The hangover lasted through the 1980s, with Alberta also suffering as delusions of government-mandated diversification came home to roost. It took until the early 1990s finally to privatize national champion Petro-Canada, whose total cost to taxpayers ran into the billions.
But power-hunger and policy pretension never die, and both found a new home in the burgeoning environmental movement and the existential scare over climate change.
The big new political development was that the now-global power-seekers found – and promoted – allies amid environmental NGOs, who effectively became the shock troops in a campaign of anti-capitalism, anti-development, and anti-jobs, all in the name of protecting Mother Earth.
The peculiarly Canadian angle on this global phenomenon lies in the personage of Maurice Strong, the most important man of whom most people have never heard.

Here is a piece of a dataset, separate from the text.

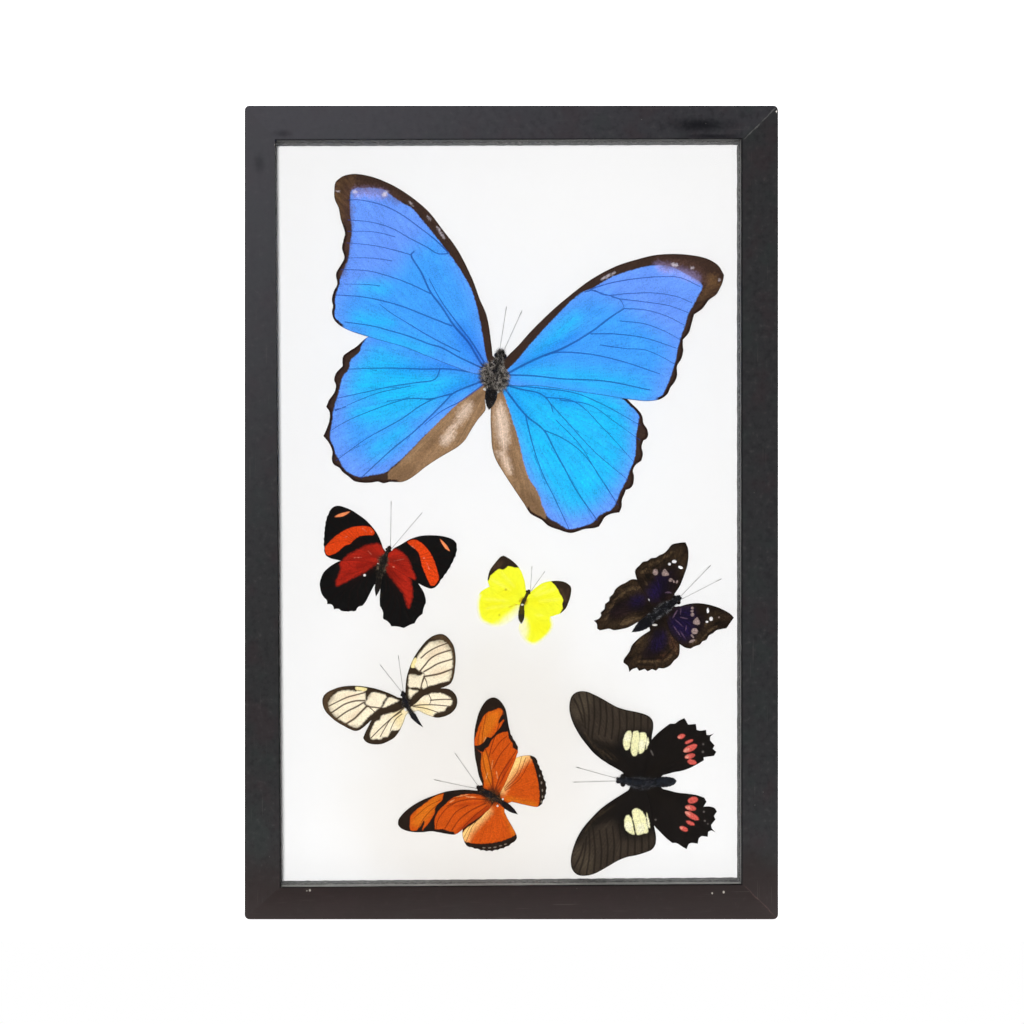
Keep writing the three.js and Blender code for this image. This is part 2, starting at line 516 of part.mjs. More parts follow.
    rightHind: [
      [649, 782], [645, 768], [645, 752], [651.6, 740], [657, 734.2], [663, 729], [670, 723.8],
      [675, 724], [679, 720.8], [684.4, 718.3], [686.2, 721], [688.2, 724.7], [696, 724.2],
      [696.8, 730], [699.8, 730.8], [706.2, 730.1], [706.6, 735], [709.6, 735.2], [713.8, 733.6],
      [710.2, 737], [710.2, 740.4], [714.6, 745.6], [712.8, 748.8], [716.3, 752], [714, 756],
      [703.6, 757.4], [704, 760.4], [697.2, 764.4], [689.4, 768.4], [681.6, 771], [673.8, 772.4],
      [664.8, 774.8], [657, 776],
    ],
  },
];

// Which of a side's two wings lies on top is the same for all: the forewing over the hindwing.
const HIND_BACK = BOARD_FRONT - GAP;
const FORE_BACK = HIND_BACK - WING_THICKNESS - GAP;

/** A grid point as [x, z] in the frame. */
function onBoard([gridX, gridY]) {
  return [
    (gridX - GRID_CENTRE.x) * GRID_SQUARE,
    FRAME_HEIGHT / 2 - (gridY - GRID_CENTRE.y) * GRID_SQUARE,
  ];
}

/** A wing's outline: the smooth closed line through its points, in facets no longer than FACET. */
function smoothOutline(points) {
  const curve = new THREE.CatmullRomCurve3(
    points.map(([x, y]) => new THREE.Vector3(x, y, 0)), true, 'centripetal');
  const outline = [];
  points.forEach((start, i) => {
    const end = points[(i + 1) % points.length];
    const length = Math.hypot(end[0] - start[0], end[1] - start[1]);
    const facets = Math.max(1, Math.round(length / FACET));
    for (let j = 0; j < facets; j += 1) {
      const { x, y } = curve.getPoint((i + j / facets) / points.length);
      outline.push(new THREE.Vector2(...onBoard([x, y])));
    }
  });
  return outline;
}

/** A body along its spine, lying on the board; grown by clearance where it cuts the wings. */
function bodyGeometry(spine, clearance = 0) {
  const fattest = Math.max(...spine.map(([, , half]) => half)) * GRID_SQUARE * BODY_FLATNESS;
  const centres = spine.map((station) => new THREE.Vector2(...onBoard(station)));
  const rings = spine.map(([, , half], i) => {
    const before = centres[Math.max(0, i - 1)];
    const after = centres[Math.min(spine.length - 1, i + 1)];
    const across = after.clone().sub(before).normalize().rotateAround(new THREE.Vector2(), Math.PI / 2);
    const width = Math.max(half * GRID_SQUARE, 0.05) + clearance;
    const depth = Math.max(half * GRID_SQUARE * BODY_FLATNESS, 0.05);
    const lift = GAP + (depth + fattest) / 2;
    return Array.from({ length: BODY_SIDES }, (_, side) => {
      const angle = (side / BODY_SIDES) * Math.PI * 2;
      return new THREE.Vector3(
        centres[i].x + across.x * Math.cos(angle) * width,
        BOARD_FRONT - lift - Math.sin(angle) * (depth + clearance),
        centres[i].y + across.y * Math.cos(angle) * width);
    });
  });
  const caps = Array.from({ length: BODY_SIDES - 2 }, (_, i) => [0, i + 1, i + 2]);
  return loftRings(rings, caps);
}

/** One antenna: a thin rod from the head to its tip, with a club at the end. */
function antennaGeometry([root, tip], startY) {
  const [rootX, rootZ] = onBoard(root);
  const [tipX, tipZ] = onBoard(tip);
  const along = new THREE.Vector3(tipX - rootX, -ANTENNA.rise, tipZ - rootZ);
  const side = new THREE.Vector3(-along.z, 0, along.x).normalize();
  const front = new THREE.Vector3().crossVectors(along, side).normalize();
  const stations = [
    [0, ANTENNA.radius],
    [1 - ANTENNA.clubShare * 2, ANTENNA.radius],
    [1 - ANTENNA.clubShare, ANTENNA.clubRadius],
    [0.98, ANTENNA.clubRadius],
    [1, ANTENNA.radius],
  ];
  const rings = stations.map(([share, radius]) => {
    const centre = new THREE.Vector3(rootX, startY, rootZ).addScaledVector(along, share);
    return Array.from({ length: ANTENNA.sides }, (_, corner) => {
      const angle = (corner / ANTENNA.sides) * Math.PI * 2;
      return centre.clone()
        .addScaledVector(side, Math.cos(angle) * radius)
        .addScaledVector(front, Math.sin(angle) * radius);
    });
  });
  const caps = Array.from({ length: ANTENNA.sides - 2 }, (_, i) => [0, i + 1, i + 2]);
  return loftRings(rings, caps);
}

function addButterfly(butterfly) {
  const { name, spine } = butterfly;
  const fattest = Math.max(...spine.map(([, , half]) => half)) * GRID_SQUARE * BODY_FLATNESS;
  const headDepth = spine[2][2] * GRID_SQUARE * BODY_FLATNESS;
  const headY = BOARD_FRONT - GAP - (headDepth + fattest) / 2;
  let body = toSolid(bodyGeometry(spine));
  for (const antenna of butterfly.antennae) {
    body = body.add(toSolid(antennaGeometry(antenna, headY)));
  }
  addPiece(`${name}_body`, toGeometry(body), DARK_CHITIN);

  const room = toSolid(bodyGeometry(spine, GAP + 0.05));
  const wingFinish = finish(butterfly.color, 0.6);
  const wings = [
    ['left_forewing', butterfly.leftFore, FORE_BACK],
    ['right_forewing', butterfly.rightFore, FORE_BACK],
    ['left_hindwing', butterfly.leftHind, HIND_BACK],
    ['right_hindwing', butterfly.rightHind, HIND_BACK],
  ];
  for (const [wing, points, back] of wings) {
    const whole = toSolid(plate(smoothOutline(points), back, WING_THICKNESS));
    addPiece(`${name}_${wing}`, toGeometry(largestBody(whole.subtract(room))), wingFinish);
  }
}

// ---- assembly -------------------------------------------------------------------------------------
addFrame();
addPiece('front_glass', rabbetSheet(GLASS_FRONT, GLASS_THICKNESS), CLEAR_GLASS);
addSpacers();
addPiece('mount_board', rabbetSheet(BOARD_FRONT, BOARD_THICKNESS), OFF_WHITE_BOARD);
addPiece('back_panel', rabbetSheet(PANEL_FRONT, BACK_PANEL_THICKNESS), BROWN_HARDBOARD);
addPoints();
addHanger();
BUTTERFLIES.forEach(addButterfly);

export default part;
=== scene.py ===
import json
import math
from typing import NamedTuple

import bmesh
import bpy
import numpy as np
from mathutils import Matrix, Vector, geometry

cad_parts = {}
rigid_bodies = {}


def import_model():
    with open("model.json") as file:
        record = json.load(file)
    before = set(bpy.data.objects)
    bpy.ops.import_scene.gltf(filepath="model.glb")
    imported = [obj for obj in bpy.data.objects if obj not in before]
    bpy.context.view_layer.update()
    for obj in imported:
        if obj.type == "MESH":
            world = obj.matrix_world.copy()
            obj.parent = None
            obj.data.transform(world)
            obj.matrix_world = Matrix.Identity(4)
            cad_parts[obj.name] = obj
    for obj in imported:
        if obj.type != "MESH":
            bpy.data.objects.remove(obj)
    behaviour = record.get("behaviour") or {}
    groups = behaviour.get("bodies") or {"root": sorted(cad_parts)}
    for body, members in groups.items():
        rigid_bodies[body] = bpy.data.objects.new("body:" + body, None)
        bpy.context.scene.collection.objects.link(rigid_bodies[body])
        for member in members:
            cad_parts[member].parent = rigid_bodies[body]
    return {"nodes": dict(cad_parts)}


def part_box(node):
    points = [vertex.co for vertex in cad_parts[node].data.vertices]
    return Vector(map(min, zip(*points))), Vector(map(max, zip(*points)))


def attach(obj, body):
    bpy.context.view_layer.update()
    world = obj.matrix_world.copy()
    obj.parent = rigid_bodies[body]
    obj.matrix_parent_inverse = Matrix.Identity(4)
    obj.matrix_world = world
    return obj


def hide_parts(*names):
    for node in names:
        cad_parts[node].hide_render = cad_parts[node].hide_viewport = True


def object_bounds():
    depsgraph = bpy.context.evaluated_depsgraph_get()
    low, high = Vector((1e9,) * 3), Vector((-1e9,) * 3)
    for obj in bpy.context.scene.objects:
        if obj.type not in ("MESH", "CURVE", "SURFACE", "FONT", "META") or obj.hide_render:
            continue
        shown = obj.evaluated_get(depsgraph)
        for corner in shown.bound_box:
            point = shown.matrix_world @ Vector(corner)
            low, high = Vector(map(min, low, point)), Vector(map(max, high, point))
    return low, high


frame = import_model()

bl_info = {
    "name": "Framed Butterflies",
    "version": (1, 0, 0),
    "blender": (4, 5, 0),
    "location": "3D View > Sidebar > Specimen",
    "description": "Dresses a black wooden display frame with seven set butterflies",
    "category": "Add Mesh",
}

CAD_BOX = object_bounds()
MM = 0.001

# ---- the drawing grid that veins and markings are given on, x to the right and y down --------------
SQUARE = 0.381                            # millimetres to one square
GRID_MIDDLE = (511.4, 512.45)             # the square that lies over the frame's middle
FRAME_MIDDLE_X = (CAD_BOX[0][0] + CAD_BOX[1][0]) / 2 / MM
FRAME_MIDDLE_Z = (CAD_BOX[0][2] + CAD_BOX[1][2]) / 2 / MM
BOARD_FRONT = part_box("mount_board")[0][1] / MM

WINGS = ("left_forewing", "right_forewing", "left_hindwing", "right_hindwing")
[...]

It is no accident that Mr. Strong was both the first chairman, president and CEO of Petrocan and the man who organized and ran the 1992 U.N. Rio summit at which the climate scare took policy flight.
The Chretien Liberals agreed, under Kyoto, to slash Canadian CO2 emissions without a clue how they would do it. They couldn’t, and didn’t. Prime Minister Harper has been manfully “ragging the puck” on climate for eight years. One province, Ontario, drunk deep of the green Koolaid and its electricity users will be paying massive wind and solar subsidies for years, but no province has dared to question the renewable wisdom, or express doubt about “the science” behind it.
Because both industry and governments failed to get ahead of the UN/ENGO axis of alarmism, and the power of celebrity activism, the Canadian energy boom is now held hostage to a White House whose occupant is both beset by delusions of personally controlling sea levels, and fearful of braying activists outside his wrought iron gates. And Canada must play along out of fear of green trade sanctions.
The presidential decision on Keystone XL hangs over the Canadian oil and gas investment scene – and the Canadian economy more broadly — like the sword of Damocles, not least for the damage it will do to U.S./Canada relations (at least until the next presidential election).
Canadian companies have yet again shown flexibility and ingenuity in shifting oil to rail, but new pipelines are essential, and ENGOs, who have skilfully exploited aboriginal discontents, stand across them, despite Mr. Harper’s commitments to streamlining regulatory hearings.
While it’s easy to become depressed when viewing the history of North American energy and environmental policy over the past four decades, its difficult not to be optimistic when you compare the industry’s stunning record of innovation and ingenuity, and above all its ability to survive any number of bad policies.